## Written request
Your task is to give the data again, exactly, with every line intact.

:: Source data

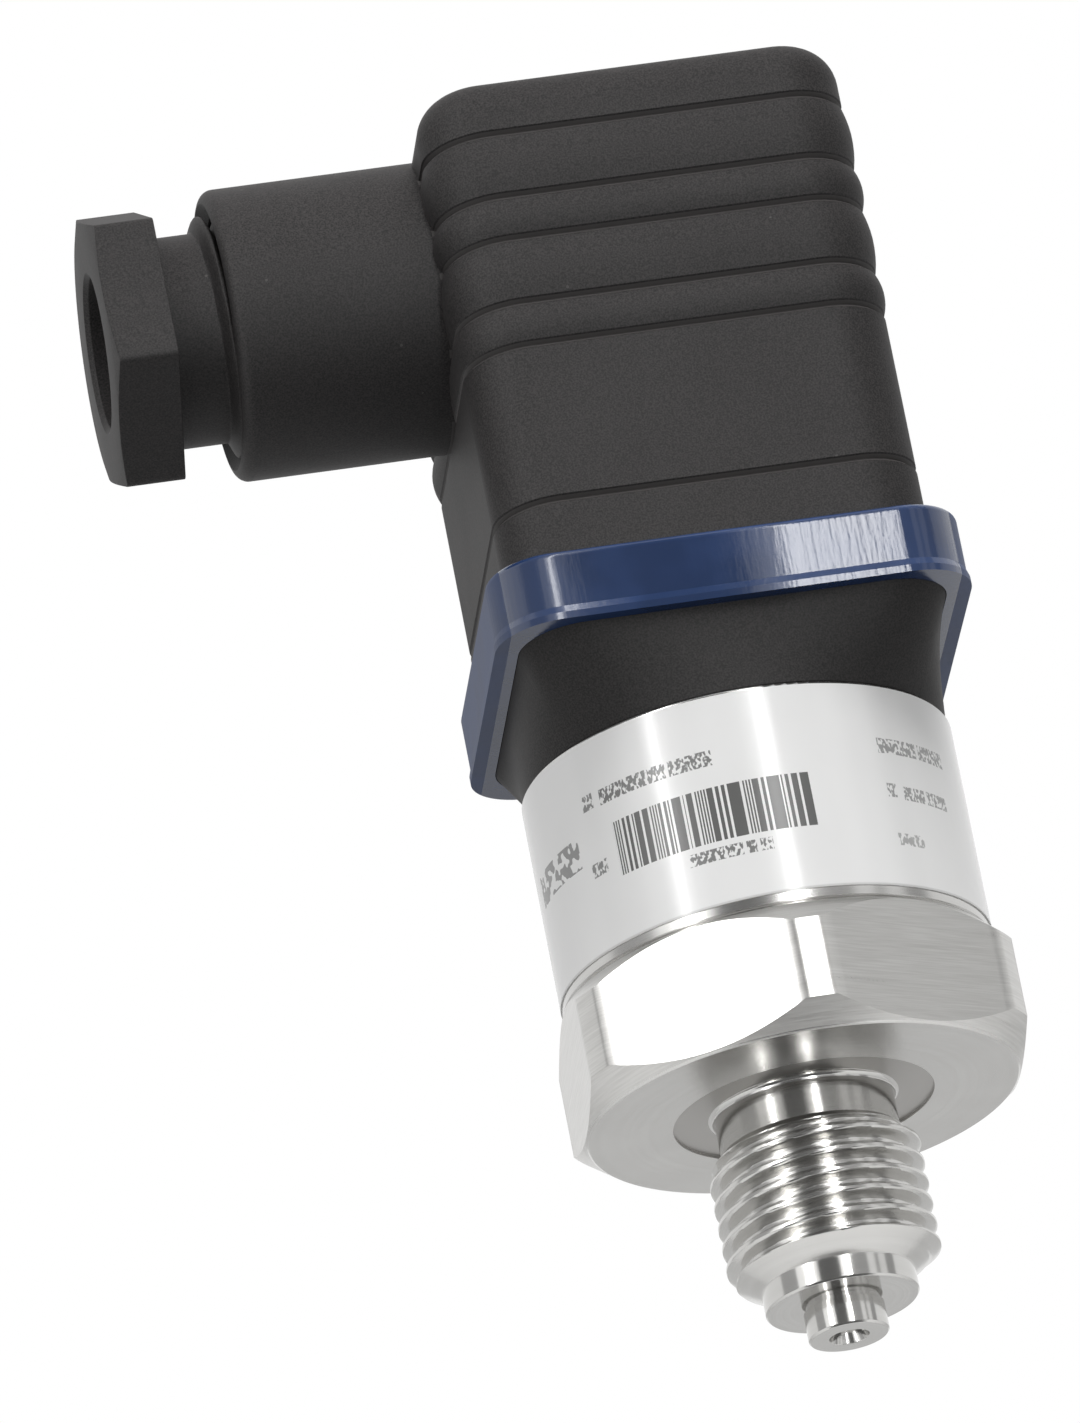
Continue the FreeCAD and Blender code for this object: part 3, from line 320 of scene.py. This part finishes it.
def plain_metal(name, tone, roughness, line=0.0002):
    """Small plated or turned parts."""
    metal = Finish(name)
    fine = metal.grain(line, 3.0, stretch=(1, 1, 0.3))
    cloud = metal.grain(0.0012, 2.0)
    base = metal.blend(cloud, colour(*(part * 0.82 for part in tone)), colour(*tone))
    return metal.surface(base, roughness + fine * 0.15, 1.0, metal.bump(fine, 0.000008, 0.6))


def fired_ceramic():
    ceramic = Finish("ceramic")
    pores = ceramic.grain(0.00015, 3.0)
    base = ceramic.blend(pores, colour(0.68, 0.66, 0.60), colour(0.82, 0.80, 0.74))
    return ceramic.surface(base, 0.35 + pores * 0.3, 0.0, ceramic.bump(pores, 0.00001, 0.5))


def board_laminate():
    """Green lacquer over copper tracks."""
    board = Finish("board_laminate")
    cells = board.add("ShaderNodeTexVoronoi", {"feature": "DISTANCE_TO_EDGE", "distance": "EUCLIDEAN"},
                      {"Vector": board.place, "Scale": 420.0})
    tracks = cells < 0.06
    fine = board.grain(0.0003, 2.0)
    base = board.blend(tracks, colour(0.012, 0.085, 0.035), colour(0.05, 0.20, 0.07))
    base = board.blend(fine * 0.3, base, colour(0.01, 0.05, 0.03))
    return board.surface(base, 0.3 + fine * 0.1, 0.0, board.bump(tracks + fine * 0.2, 0.00002, 0.6))


def moulded_resin(name, tone, roughness):
    resin = Finish(name)
    fine = resin.grain(0.0001, 2.0)
    base = resin.blend(fine, colour(*(part * 0.8 for part in tone)), colour(*tone))
    return resin.surface(base, roughness + fine * 0.15, 0.0, resin.bump(fine, 0.000008, 0.6))


stainless = fitting_steel()
sleeve = sleeve_steel()
housing_nylon = grained_nylon("housing_nylon", (0.0160, 0.0142, 0.0142),
                              grooves=[(HOUSING_FOOT + height) * MM for height in GRIP_GROOVES])
screw_nylon = grained_nylon("screw_nylon", (0.0160, 0.0142, 0.0142))
base_nylon = grained_nylon("base_nylon", (0.0135, 0.0122, 0.0120), shine=0.28)
insert_nylon = grained_nylon("insert_nylon", (0.020, 0.019, 0.019), grain=0.0003)
seal_rubber = black_rubber()
tin = plain_metal("tin_plate", (0.70, 0.69, 0.66), 0.3)
brass = plain_metal("brass", (0.72, 0.50, 0.22), 0.28)
zinc = plain_metal("zinc_plate", (0.60, 0.62, 0.64), 0.3)

FINISHES = {
    "tube": sleeve, "thrust_ring": sleeve, "process_fitting": stainless,
    "label": label_film(), "gasket": blue_rubber(),
    "cell_seal": seal_rubber, "base_seal": seal_rubber, "screw_seal": seal_rubber, "cable_seal": seal_rubber,
    "pressure_cell": fired_ceramic(), "circuit_board": board_laminate(),
    "sensor_pins": tin, "line_blades": tin, "earth_blade": tin, "line_contacts": tin, "earth_contact": tin,
    "centre_nut": brass, "fixing_screw": zinc,
    "connector_base": base_nylon, "plug_housing": housing_nylon, "pressure_screw": screw_nylon,
    "slip_washer": insert_nylon, "terminal_insert": insert_nylon,
    "converter_chip": moulded_resin("chip_resin", (0.018, 0.018, 0.02), 0.45),
    "surge_diodes": moulded_resin("diode_resin", (0.022, 0.022, 0.022), 0.5),
    "input_capacitor": moulded_resin("tantalum_resin", (0.62, 0.36, 0.05), 0.4),
    "filter_capacitors": moulded_resin("capacitor_ceramic", (0.42, 0.30, 0.18), 0.5),
}
for number in range(1, 5):
    FINISHES["clamp_plate_%d" % number] = zinc
    FINISHES["terminal_screw_%d" % number] = zinc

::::

## The output
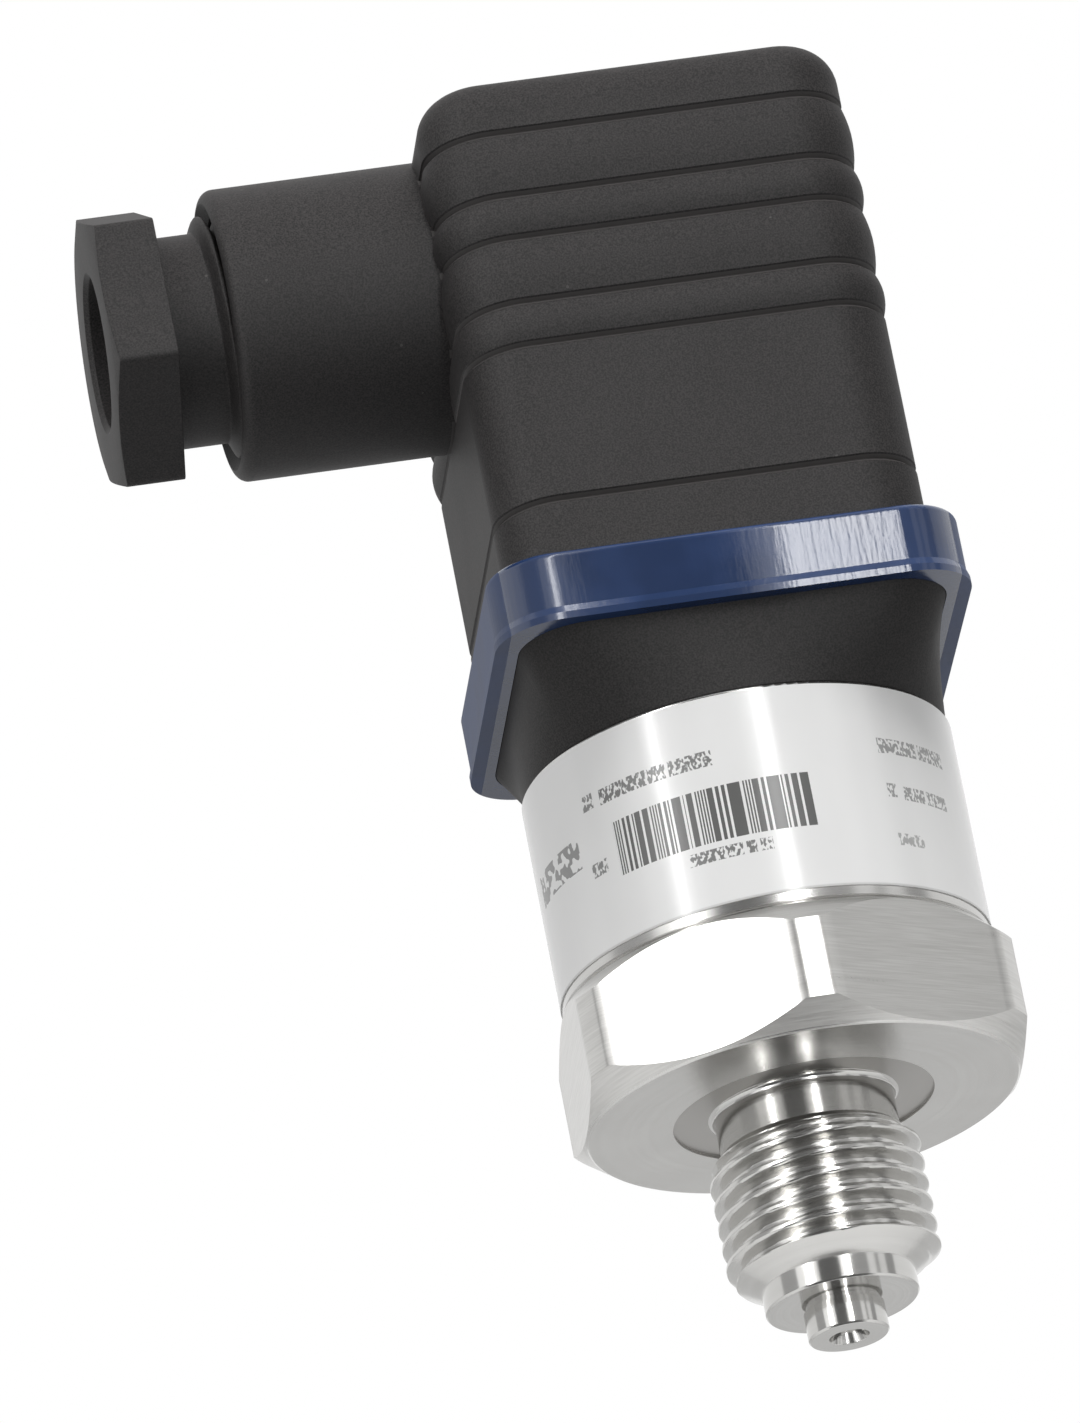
Continue the FreeCAD and Blender code for this object: part 3, from line 320 of scene.py. This part finishes it.
def plain_metal(name, tone, roughness, line=0.0002):
    """Small plated or turned parts."""
    metal = Finish(name)
    fine = metal.grain(line, 3.0, stretch=(1, 1, 0.3))
    cloud = metal.grain(0.0012, 2.0)
    base = metal.blend(cloud, colour(*(part * 0.82 for part in tone)), colour(*tone))
    return metal.surface(base, roughness + fine * 0.15, 1.0, metal.bump(fine, 0.000008, 0.6))


def fired_ceramic():
    ceramic = Finish("ceramic")
    pores = ceramic.grain(0.00015, 3.0)
    base = ceramic.blend(pores, colour(0.68, 0.66, 0.60), colour(0.82, 0.80, 0.74))
    return ceramic.surface(base, 0.35 + pores * 0.3, 0.0, ceramic.bump(pores, 0.00001, 0.5))


def board_laminate():
    """Green lacquer over copper tracks."""
    board = Finish("board_laminate")
    cells = board.add("ShaderNodeTexVoronoi", {"feature": "DISTANCE_TO_EDGE", "distance": "EUCLIDEAN"},
                      {"Vector": board.place, "Scale": 420.0})
    tracks = cells < 0.06
    fine = board.grain(0.0003, 2.0)
    base = board.blend(tracks, colour(0.012, 0.085, 0.035), colour(0.05, 0.20, 0.07))
    base = board.blend(fine * 0.3, base, colour(0.01, 0.05, 0.03))
    return board.surface(base, 0.3 + fine * 0.1, 0.0, board.bump(tracks + fine * 0.2, 0.00002, 0.6))


def moulded_resin(name, tone, roughness):
    resin = Finish(name)
    fine = resin.grain(0.0001, 2.0)
    base = resin.blend(fine, colour(*(part * 0.8 for part in tone)), colour(*tone))
    return resin.surface(base, roughness + fine * 0.15, 0.0, resin.bump(fine, 0.000008, 0.6))


stainless = fitting_steel()
sleeve = sleeve_steel()
housing_nylon = grained_nylon("housing_nylon", (0.0160, 0.0142, 0.0142),
                              grooves=[(HOUSING_FOOT + height) * MM for height in GRIP_GROOVES])
screw_nylon = grained_nylon("screw_nylon", (0.0160, 0.0142, 0.0142))
base_nylon = grained_nylon("base_nylon", (0.0135, 0.0122, 0.0120), shine=0.28)
insert_nylon = grained_nylon("insert_nylon", (0.020, 0.019, 0.019), grain=0.0003)
seal_rubber = black_rubber()
tin = plain_metal("tin_plate", (0.70, 0.69, 0.66), 0.3)
brass = plain_metal("brass", (0.72, 0.50, 0.22), 0.28)
zinc = plain_metal("zinc_plate", (0.60, 0.62, 0.64), 0.3)

FINISHES = {
    "tube": sleeve, "thrust_ring": sleeve, "process_fitting": stainless,
    "label": label_film(), "gasket": blue_rubber(),
    "cell_seal": seal_rubber, "base_seal": seal_rubber, "screw_seal": seal_rubber, "cable_seal": seal_rubber,
    "pressure_cell": fired_ceramic(), "circuit_board": board_laminate(),
    "sensor_pins": tin, "line_blades": tin, "earth_blade": tin, "line_contacts": tin, "earth_contact": tin,
    "centre_nut": brass, "fixing_screw": zinc,
    "connector_base": base_nylon, "plug_housing": housing_nylon, "pressure_screw": screw_nylon,
    "slip_washer": insert_nylon, "terminal_insert": insert_nylon,
    "converter_chip": moulded_resin("chip_resin", (0.018, 0.018, 0.02), 0.45),
    "surge_diodes": moulded_resin("diode_resin", (0.022, 0.022, 0.022), 0.5),
    "input_capacitor": moulded_resin("tantalum_resin", (0.62, 0.36, 0.05), 0.4),
    "filter_capacitors": moulded_resin("capacitor_ceramic", (0.42, 0.30, 0.18), 0.5),
}
for number in range(1, 5):
    FINISHES["clamp_plate_%d" % number] = zinc
    FINISHES["terminal_screw_%d" % number] = zinc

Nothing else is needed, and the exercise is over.